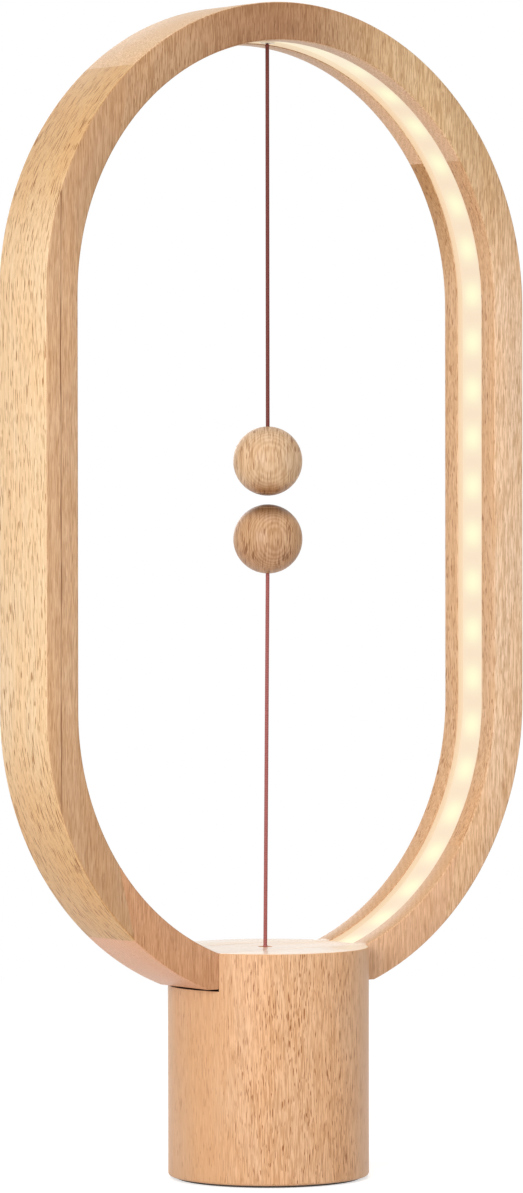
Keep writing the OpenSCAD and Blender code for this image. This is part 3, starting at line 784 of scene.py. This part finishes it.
# The rings of each ball's wood face the photograph's side, so its pith is far out that way.
view_side = Vector((-math.sin(camera_azimuth), -math.cos(camera_azimuth)))
view_way = (view_side.x, view_side.y, 0)
ball_low, ball_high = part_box("upper_ball")
ball_r = (ball_high.x - ball_low.x) / 2
upper_centre = Vector((0, 0, upper_line_low.z + knot_radius + knot_off_centre))
lower_centre = Vector((0, 0, lower_line_high.z - knot_radius - knot_off_centre))
lean = math.atan2(lower_knot.x - lower_bend.x, lower_knot.z - lower_bend.z)
ball_grain = {
    "turn": camera_azimuth, "deep": 5 * MM, "flat_way": view_way, "long_pores": 4.0,
    "dashes": 0.75, "few": 0.75, "lines": 0.9, "plain_lines": 0.9,
}
# The upper ball's bottom cap is darker: painted shade where it faces the lower ball.
make_piece(
    "upper_ball_wood", ball_mesh(upper_centre, ball_r, False, 0),
    beech("beech_upper_ball", srgb(199, 167, 134), end_grain_and_shading=srgb(168, 123, 85), capped=-1,
          pith=(0.004, -0.05), rings=0.22, ring_pitch=1.0 * MM, ring_wander=0.9 * MM, **ball_grain),
    "upper_pendant", "ball_wood", "upper_ball", "upper_plug",
)
# The lower ball's top cap is darker, a painted shadow of the upper ball, and its underside a little darker,
# painted shade.
make_piece(
    "lower_ball_wood", ball_mesh(lower_centre, ball_r, True, lean),
    beech("beech_lower_ball", srgb(185, 147, 112), end_grain_and_shading=srgb(124, 89, 59), capped=1,
          downward=(0.90, 0.86, 0.86), shift=(0.002, 0.003, 0.04), pith=(0.004, -0.03), rings=0.34,
          ring_pitch=0.85 * MM, ring_wander=0.8 * MM, **ball_grain),
    "lower_float", "ball_wood", "lower_ball", "lower_plug",
)


# ---------------------------------------------------------------- base
# A turned beech cylinder, hollowed from below for the driver, the switch and the ballast. A slot
# is sawn across its top for the hoop's foot, and an opening at the back lets the plug in.
base_low, base_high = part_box("base_body")
base_r = base_high.x
foot_round = 0.9 * MM
top_round = 0.6 * MM
wall = 6.0 * MM
web_thick = 12 * MM
cover_gap = 0.2 * MM
slot_gap = 0.15 * MM
shadow_gap = 0.8 * MM
inlet_round = 1.5 * MM
cavity_top = slot_floor - web_thick
step_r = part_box("base_cover")[1].x + cover_gap
step_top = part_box("ballast_disc")[0].z
slot_half = half_depth + slot_gap
flat_turn = math.radians(-17)
flat_side = (math.sin(flat_turn), -math.cos(flat_turn), 0)
usb_low, usb_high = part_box("usb_socket")
inlet_half = Vector((6.0, 0, 4.0)) * MM


def rounded_corner(x, z, radius, start):
    """Points of a quarter round whose centre is at x, z, from an angle onwards anticlockwise."""
    angles = [start + math.pi / 2 * i / 4 for i in range(5)]
    return [(x + radius * math.cos(a), z + radius * math.sin(a)) for a in angles]


def base_mesh():
    """The turned outline: the hollow, the step for the cover, then up the outside to the top."""
    inside = base_r - wall
    profile = [
        (0, cavity_top), (inside, cavity_top), (inside, step_top), (step_r, step_top),
        (step_r, base_low.z),
    ]
    profile += rounded_corner(base_r - foot_round, base_low.z + foot_round, foot_round, -math.pi / 2)
    profile += rounded_corner(base_r - top_round, base_high.z - top_round, top_round, 0)
    profile += [(0, base_high.z)]
    return turned(profile, 160)


# Its top is paler: end grain with a painted reflection. The slot's floor, just under the foot, gets a painted
# shadow brown.
base = make_piece(
    "base_wood", base_mesh(),
    beech("beech_base", srgb(208, 165, 127), end_grain_and_shading=srgb(248, 227, 202), polish=0.8, glued=slot_floor,
          shift=(0.004, 0.007, 0.0), pith=(0.02, 0.07), flat_way=flat_side, flat_span=(0.6, 0.97),
          dashes=1.0, few=0.4, sparse=0.635, long_pores=3.6, plain_lines=1.1, lines=0.3, rings=0.02),
    "lamp", "base_wood", "base_body",
)
worked(base, box_mesh(
    Vector((-2 * base_r, -slot_half, slot_floor - shadow_gap)), Vector((2 * base_r, slot_half, 2 * base_top)),
))
inlet_z = (usb_low.z + usb_high.z) / 2
inlet = box_mesh(
    Vector((-inlet_half.x, base_r - 2 * wall, inlet_z - inlet_half.z)),
    Vector((inlet_half.x, base_r + wall, inlet_z + inlet_half.z)),
)
corners = [e for e in inlet.edges if abs(e.verts[0].co.y - e.verts[1].co.y) > 1e-4]
rounded(inlet, corners, inlet_round, 5)
worked(base, inlet)
arris = base.modifiers.new("arris", "BEVEL")
arris.width = arris_round
arris.segments = 2
arris.limit_method = "ANGLE"
arris.angle_limit = math.radians(50)
settle(base)


# ---------------------------------------------------------------- carried-over pieces
# The pieces that hide inside the base, the hoop and the balls keep their CAD shapes, and so do
# the bushes, the bends of the cords, the cover and the pad. Each gets the finish of its stuff.
def metal(name, colour, roughness, brushed):
    """Bare metal, brushed along the longest side of a grain cell."""
    finish = Finish(name, colour)
    grain = finish.noise(finish.stretched(finish.place(), brushed), 3, 0.6)
    return finish.shade({
        "Base Color": finish.mix(grain, tuple(c * 0.82 for c in colour), colour),
        "Metallic": 1.0,
        "Roughness": grain * 0.2 + roughness,
        "Normal": finish.bump(grain, 0.02 * MM, 0.3),
    })


def moulded(name, colour, roughness, grit=0.25 * MM, depth=0.02 * MM):
    """Plastic, rubber or cord: a fine grit, and faint broad patches."""
    finish = Finish(name, colour)
    place = finish.place()
    fine = finish.noise(finish.stretched(place, (grit,) * 3), 2, 0.6)
    broad = finish.noise(finish.stretched(place, (9 * MM,) * 3), 2, 0.5)
    return finish.shade({
        "Base Color": finish.mix(broad, tuple(c * 0.9 for c in colour), colour),
        "Roughness": fine * 0.15 + roughness,
        "Specular IOR Level": 0.45,
        "Normal": finish.bump(fine, depth, 0.4),
    })


def board_green():
    """Solder mask over copper tracks, which show as paler bands."""
    finish = Finish("board_mask")
    place = finish.place()
    tracks = finish.node(
        "ShaderNodeTexBrick", {"offset": 0.37},
        {"Vector": finish.stretched(place, (4 * MM, 4 * MM, 4 * MM)), "Scale": 1.0, "Mortar Size": 0.06,
         "Color1": srgb(20, 92, 52), "Color2": srgb(16, 80, 46), "Mortar": srgb(48, 128, 80)},
    )
    return finish.shade({"Base Color": tracks, "Roughness": 0.3, "Coat Weight": 0.4})


zinc = metal("bright_zinc", (0.66, 0.67, 0.69), 0.28, (0.2 * MM, 0.2 * MM, 3 * MM))
carried = {
    ("crown_knot", "upper_cord_bead"): moulded("cord_end_red", upper_red, 0.6, 0.3 * MM, 0.06 * MM),
    ("lower_cord_bead", "pull_cord"): moulded("cord_end_red_lit", lower_red, 0.6, 0.3 * MM, 0.06 * MM),
    ("crown_bush", "cord_guide"): moulded("bush_milky", srgb(240, 226, 205), 0.35),
    ("led_tape",): moulded("tape_white", (0.82, 0.80, 0.74), 0.45),
    ("led_chips",): moulded("chip_amber", (0.90, 0.72, 0.25), 0.25),
    ("led_lead", "switch_lead"): moulded("wire_black", (0.02, 0.02, 0.022), 0.35),
    ("upper_magnet", "lower_magnet"): metal("nickel_plate", (0.72, 0.71, 0.68), 0.12, (0.5 * MM,) * 3),
    ("return_spring",): metal("drawn_wire", (0.56, 0.57, 0.60), 0.25, (0.1 * MM, 0.1 * MM, 0.8 * MM)),
    ("contact_bridge", "switch_terminals"): metal(
        "bare_brass", (0.78, 0.56, 0.22), 0.25, (0.3 * MM, 2 * MM, 0.3 * MM),
    ),
    ("pull_stem",): moulded("white_acetal", (0.80, 0.80, 0.77), 0.3),
    ("switch_case", "switch_lid", "base_cover"): moulded("black_nylon", (0.022, 0.022, 0.025), 0.45),
    ("board_parts",): moulded("black_sleeve", (0.03, 0.03, 0.033), 0.35),
    ("driver_board",): board_green(),
    ("foot_pad",): moulded("pad_rubber", (0.085, 0.070, 0.060), 0.75, 0.5 * MM, 0.08 * MM),
    ("ballast_disc", "usb_socket", "cover_screws", "board_screws", "switch_screws", "hoop_screws"): zinc,
}
for names, finish in carried.items():
    for name in names:
        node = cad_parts[name]
        node.data.materials.clear()
        node.data.materials.append(finish)


# ---------------------------------------------------------------- stage and light
# A white sweep and plain soft light: a broad lamp at the left front, weaker ones above, at the
# right and behind, and an even sky. The white behind the lamp is only what the camera sees.
def floor_white():
    """Plain grey to the lamp's light, and lit up to white where it is seen."""
    finish = Finish("floor_white")
    seen = finish.node("ShaderNodeLightPath", {}, {}, "Is Camera Ray")
    gloss = finish.node("ShaderNodeLightPath", {}, {}, "Is Glossy Ray")
    through = finish.node("ShaderNodeLightPath", {}, {}, "Is Transmission Ray")
    white = seen.math("MAXIMUM", gloss).math("MAXIMUM", through)
    finish.shade({"Base Color": (0.68, 0.68, 0.68), "Roughness": 0.9, "Specular IOR Level": 0.0})
    plain = Signal(finish, finish.shader.outputs[0])
    glow = finish.node("ShaderNodeEmission", {}, {"Color": (1, 1, 1), "Strength": 0.62})
    both = finish.node("ShaderNodeAddShader", {}, {0: plain, 1: glow})
    reach = finish.node("ShaderNodeVectorMath", {"operation": "LENGTH"}, {0: finish.place()}, "Value")
    plain_white = finish.node("ShaderNodeEmission", {}, {"Color": (1, 1, 1), "Strength": 1.0})
    lit = finish.node("ShaderNodeMixShader", {}, {0: reach.between(0.4, 0.8), 1: both, 2: plain_white})
    shown = finish.node("ShaderNodeMixShader", {}, {0: white, 1: plain, 2: lit})
    finish.feed(finish.tree.nodes["Material Output"], {"Surface": shown})
    return finish.material


floor_half = 8
floor_drop = 0.1 * MM
sky_level = 0.53
lit_point = Vector((0, 0, 0.2))

bm = bmesh.new()
bmesh.ops.create_grid(bm, x_segments=1, y_segments=1, size=floor_half)
bmesh.ops.translate(bm, verts=bm.verts, vec=(0, 0, -floor_drop))
mesh = bpy.data.meshes.new("floor")
bm.to_mesh(mesh)
bm.free()
mesh.materials.append(floor_white())
floor = bpy.data.objects.new("floor", mesh)
scene.collection.objects.link(floor)

world = bpy.data.worlds.new("world")
world.use_nodes = True
scene.world = world
links = world.node_tree.links
nodes = world.node_tree.nodes
background = nodes["Background"]
path = nodes.new("ShaderNodeLightPath")
seen = nodes.new("ShaderNodeMath")
seen.operation = "MAXIMUM"
links.new(path.outputs["Is Camera Ray"], seen.inputs[0])
links.new(path.outputs["Is Transmission Ray"], seen.inputs[1])
gloss = nodes.new("ShaderNodeMath")
gloss.operation = "MAXIMUM"
links.new(seen.outputs[0], gloss.inputs[0])
links.new(path.outputs["Is Glossy Ray"], gloss.inputs[1])
strength = nodes.new("ShaderNodeMapRange")
strength.inputs["To Min"].default_value = sky_level
strength.inputs["To Max"].default_value = 1.0
links.new(gloss.outputs[0], strength.inputs["Value"])
background.inputs["Color"].default_value = (1, 1, 1, 1)
links.new(strength.outputs[0], background.inputs["Strength"])


def soft_light(name, place, size, watts):
    data = bpy.data.lights.new(name, "AREA")
    data.shape = "DISK"
    data.size = size
    data.energy = watts
    light = bpy.data.objects.new(name, data)
    aim = lit_point - Vector(place)
    light.matrix_world = Matrix.Translation(place) @ aim.to_track_quat("-Z", "Y").to_matrix().to_4x4()
    scene.collection.objects.link(light)


soft_light("key", (-1.3, -0.8, 0.45), 0.9, 17.5)
soft_light("top", (-0.2, -0.2, 1.8), 0.9, 9.0)
soft_light("fill", (0.9, -1.3, 0.4), 0.8, 3.3)
soft_light("back", (0.5, 1.5, 0.6), 0.8, 3.5)

scene.view_settings.view_transform = "Standard"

● **What to do**:
Search the lines above for the string "scene" and copy each line that has it.

● **Complete response**:
Keep writing the OpenSCAD and Blender code for this image. This is part 3, starting at line 784 of scene.py. This part finishes it.
scene.collection.objects.link(floor)
scene.world = world
    scene.collection.objects.link(light)
scene.view_settings.view_transform = "Standard"